→ Task statement
Repeat each line exactly, leaving nothing out.

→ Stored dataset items

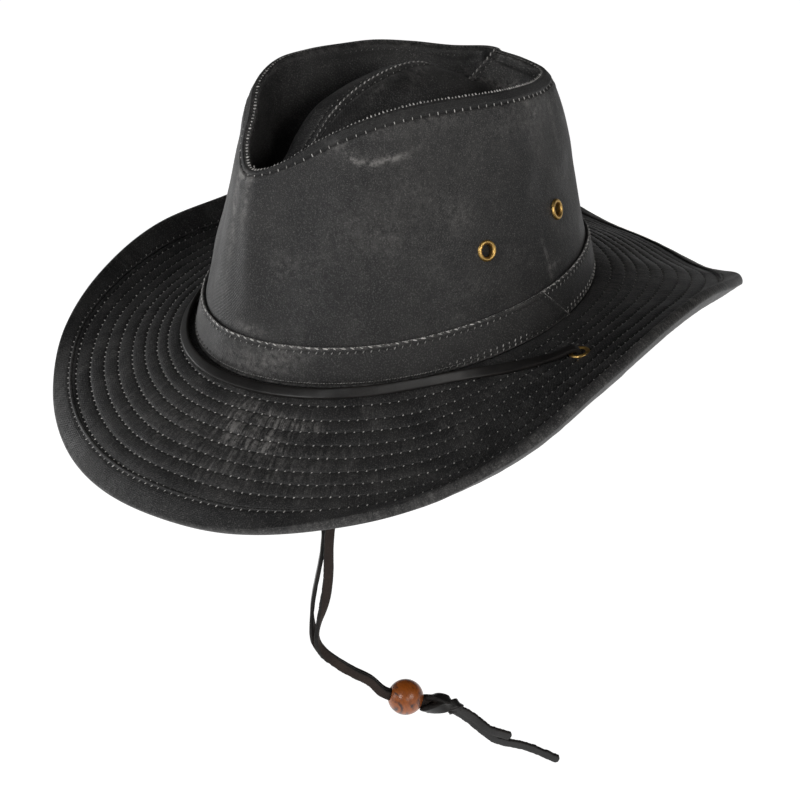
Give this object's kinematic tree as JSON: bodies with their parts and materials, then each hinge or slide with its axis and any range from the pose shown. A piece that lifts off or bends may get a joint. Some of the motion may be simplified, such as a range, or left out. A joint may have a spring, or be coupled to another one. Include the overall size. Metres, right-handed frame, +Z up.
{
  "type": "bush hat",
  "caption": "Black waxed-cloth bush hat: pinched teardrop crown, quilted brim with rolled sides, bound edge, brass eyelets, leather chin lace with wooden bead",
  "frame": {"origin": "the middle of the head opening, level with the foot of the crown where the brim begins", "axes": "+Z is up out of the crown, -Y is the front of the hat, +X is the wearer's left"},
  "size_m": [0.3128, 0.3495, 0.3654],
  "materials": {
    "waxed_cloth": "waxed, worn paler at folds and seams",
    "brass": "polished",
    "leather": "smooth face, rough flesh side",
    "bead_wood": "lacquered, dark grain"
  },
  "bodies": {
    "root": {"crown_side": "waxed_cloth", "tip_left": "waxed_cloth", "tip_right": "waxed_cloth", "hat_band": "waxed_cloth", "brim": "waxed_cloth", "brim_binding": "waxed_cloth", "eyelet_left_front": "brass", "eyelet_left_back": "brass", "eyelet_right_front": "brass", "eyelet_right_back": "brass", "brim_eyelet_left": "brass", "brim_eyelet_right": "brass", "lace_front": "leather", "lace_left": "leather", "lace_right": "leather", "bead": "bead_wood", "chin_knot": "leather", "tail_long": "leather", "tail_short": "leather"}
  },
  "joints": []
}
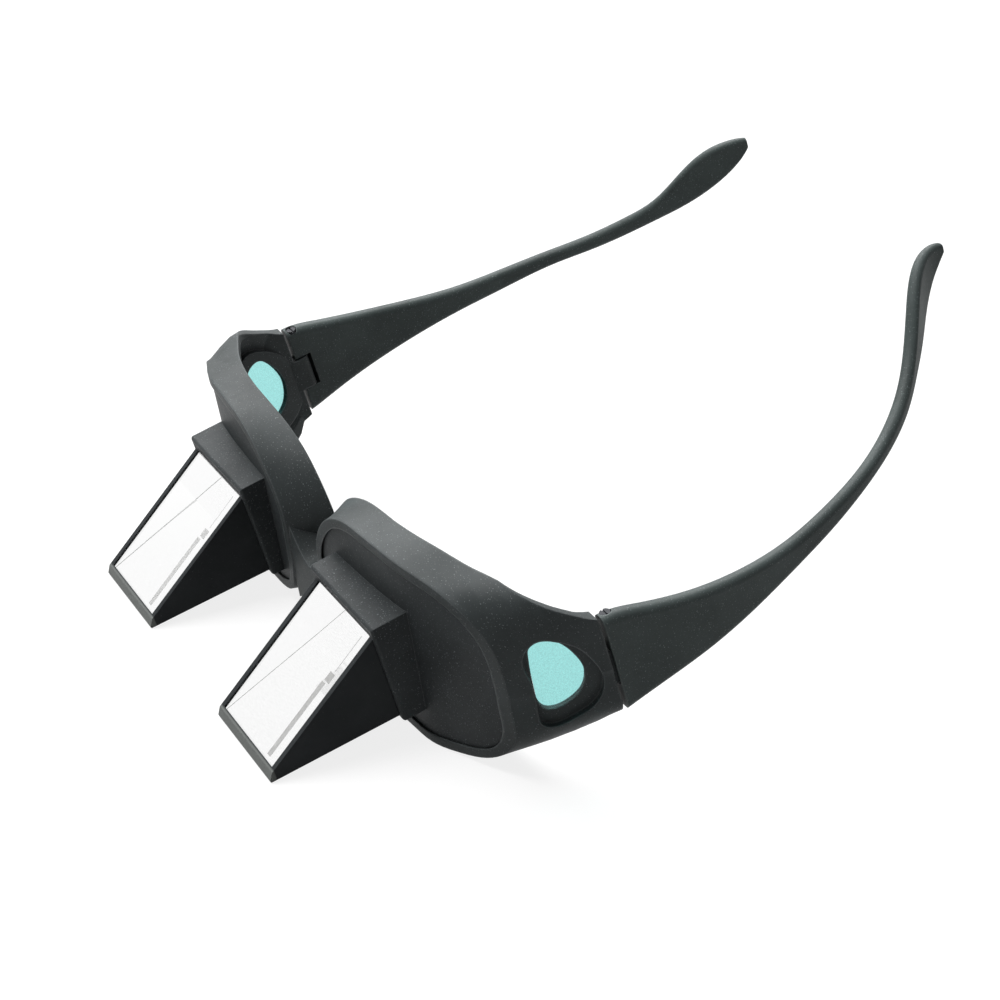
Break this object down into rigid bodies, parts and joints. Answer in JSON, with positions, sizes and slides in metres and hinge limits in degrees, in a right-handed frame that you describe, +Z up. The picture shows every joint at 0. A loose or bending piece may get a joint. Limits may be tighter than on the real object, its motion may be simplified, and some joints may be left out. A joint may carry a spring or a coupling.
{
  "type": "prism bed glasses",
  "caption": "Wrap-round spectacles with a forward prism casing before each eye, tinted side windows and folding temples.",
  "frame": {"origin": "middle of the bounding box in X and Y, on the surface that the glasses stand on", "axes": "+Z up as the glasses stand in the picture, on the casings' tips and the cups' lower edges; X across the width, with the right_ pieces on +X; +Y back towards the temple tips; the prism casings point to -Y"},
  "size_m": [0.1588, 0.1636, 0.0814],
  "materials": {
    "frame_plastic": "fine-textured soft matte",
    "holder_plastic": "fine-textured soft matte",
    "casing_plastic": "smooth matte",
    "temple_plastic": "fine-textured soft matte",
    "prism_glass": "polished",
    "window_tint": "clear tinted plastic",
    "screw_steel": "plain"
  },
  "bodies": {
    "front": {"front_frame": "frame_plastic", "right_prism_holder": "holder_plastic", "right_prism_casing": "casing_plastic", "right_prism": "prism_glass", "right_prism_bezel": "casing_plastic", "right_side_window": "window_tint", "left_prism_holder": "holder_plastic", "left_prism_casing": "casing_plastic", "left_prism": "prism_glass", "left_prism_bezel": "casing_plastic", "left_side_window": "window_tint"},
    "right_arm": {"right_temple": "temple_plastic", "right_hinge_screw": "screw_steel"},
    "left_arm": {"left_temple": "temple_plastic", "left_hinge_screw": "screw_steel"}
  },
  "joints": [
    {"name": "right_temple_fold", "type": "hinge", "parent": "front", "child": "right_arm", "pos_m": [0.076, -0.01914, 0.02662], "axis": [0, -0.2807, 0.9598], "range_deg": [0, 78]},
    {"name": "left_temple_fold", "type": "hinge", "parent": "front", "child": "left_arm", "pos_m": [-0.076, -0.01914, 0.02662], "axis": [0, 0.2807, -0.9598], "range_deg": [0, 66]}
  ]
}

→ Answer to the exercise
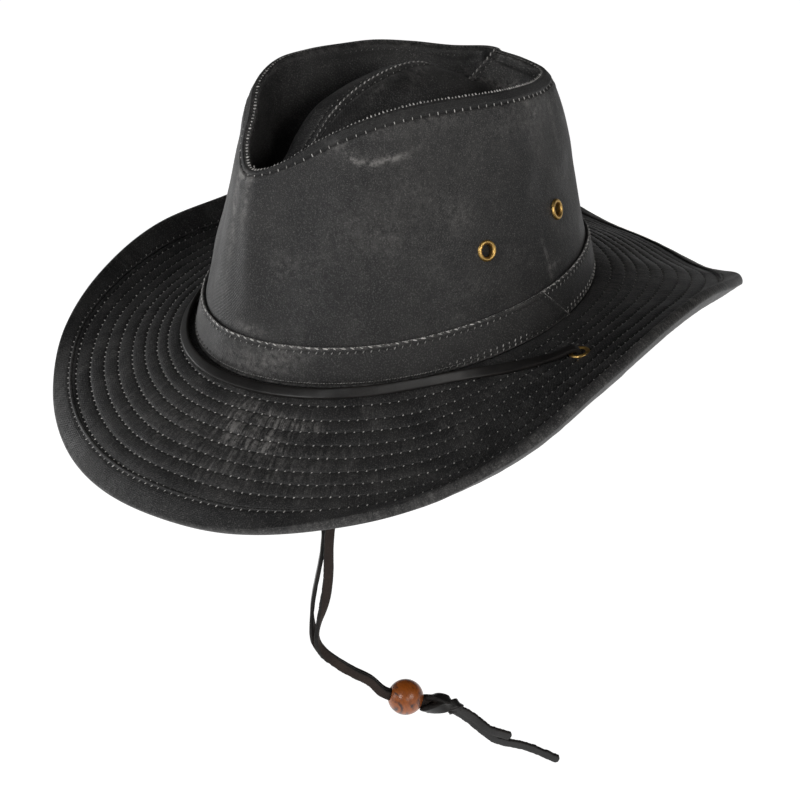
Give this object's kinematic tree as JSON: bodies with their parts and materials, then each hinge or slide with its axis and any range from the pose shown. A piece that lifts off or bends may get a joint. Some of the motion may be simplified, such as a range, or left out. A joint may have a spring, or be coupled to another one. Include the overall size. Metres, right-handed frame, +Z up.
{
  "type": "bush hat",
  "caption": "Black waxed-cloth bush hat: pinched teardrop crown, quilted brim with rolled sides, bound edge, brass eyelets, leather chin lace with wooden bead",
  "frame": {"origin": "the middle of the head opening, level with the foot of the crown where the brim begins", "axes": "+Z is up out of the crown, -Y is the front of the hat, +X is the wearer's left"},
  "size_m": [0.3128, 0.3495, 0.3654],
  "materials": {
    "waxed_cloth": "waxed, worn paler at folds and seams",
    "brass": "polished",
    "leather": "smooth face, rough flesh side",
    "bead_wood": "lacquered, dark grain"
  },
  "bodies": {
    "root": {"crown_side": "waxed_cloth", "tip_left": "waxed_cloth", "tip_right": "waxed_cloth", "hat_band": "waxed_cloth", "brim": "waxed_cloth", "brim_binding": "waxed_cloth", "eyelet_left_front": "brass", "eyelet_left_back": "brass", "eyelet_right_front": "brass", "eyelet_right_back": "brass", "brim_eyelet_left": "brass", "brim_eyelet_right": "brass", "lace_front": "leather", "lace_left": "leather", "lace_right": "leather", "bead": "bead_wood", "chin_knot": "leather", "tail_long": "leather", "tail_short": "leather"}
  },
  "joints": []
}
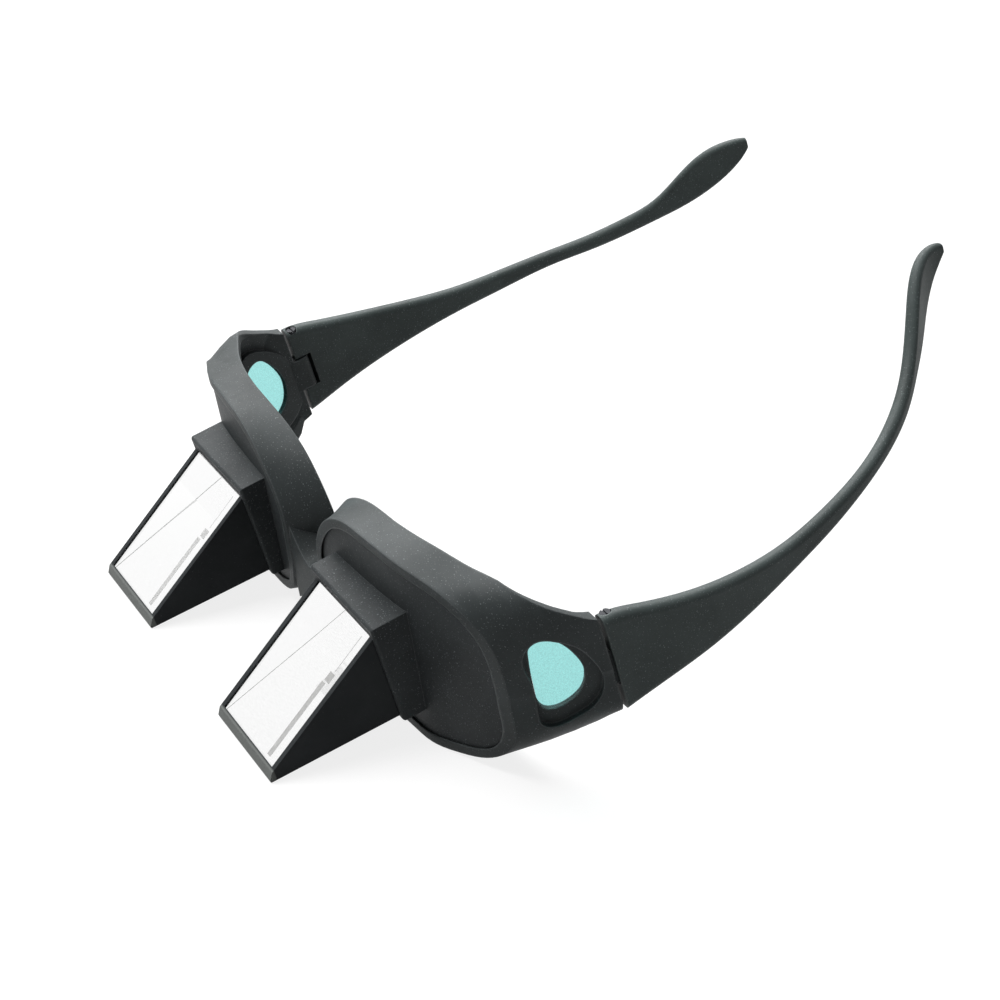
Break this object down into rigid bodies, parts and joints. Answer in JSON, with positions, sizes and slides in metres and hinge limits in degrees, in a right-handed frame that you describe, +Z up. The picture shows every joint at 0. A loose or bending piece may get a joint. Limits may be tighter than on the real object, its motion may be simplified, and some joints may be left out. A joint may carry a spring or a coupling.
{
  "type": "prism bed glasses",
  "caption": "Wrap-round spectacles with a forward prism casing before each eye, tinted side windows and folding temples.",
  "frame": {"origin": "middle of the bounding box in X and Y, on the surface that the glasses stand on", "axes": "+Z up as the glasses stand in the picture, on the casings' tips and the cups' lower edges; X across the width, with the right_ pieces on +X; +Y back towards the temple tips; the prism casings point to -Y"},
  "size_m": [0.1588, 0.1636, 0.0814],
  "materials": {
    "frame_plastic": "fine-textured soft matte",
    "holder_plastic": "fine-textured soft matte",
    "casing_plastic": "smooth matte",
    "temple_plastic": "fine-textured soft matte",
    "prism_glass": "polished",
    "window_tint": "clear tinted plastic",
    "screw_steel": "plain"
  },
  "bodies": {
    "front": {"front_frame": "frame_plastic", "right_prism_holder": "holder_plastic", "right_prism_casing": "casing_plastic", "right_prism": "prism_glass", "right_prism_bezel": "casing_plastic", "right_side_window": "window_tint", "left_prism_holder": "holder_plastic", "left_prism_casing": "casing_plastic", "left_prism": "prism_glass", "left_prism_bezel": "casing_plastic", "left_side_window": "window_tint"},
    "right_arm": {"right_temple": "temple_plastic", "right_hinge_screw": "screw_steel"},
    "left_arm": {"left_temple": "temple_plastic", "left_hinge_screw": "screw_steel"}
  },
  "joints": [
    {"name": "right_temple_fold", "type": "hinge", "parent": "front", "child": "right_arm", "pos_m": [0.076, -0.01914, 0.02662], "axis": [0, -0.2807, 0.9598], "range_deg": [0, 78]},
    {"name": "left_temple_fold", "type": "hinge", "parent": "front", "child": "left_arm", "pos_m": [-0.076, -0.01914, 0.02662], "axis": [0, 0.2807, -0.9598], "range_deg": [0, 66]}
  ]
}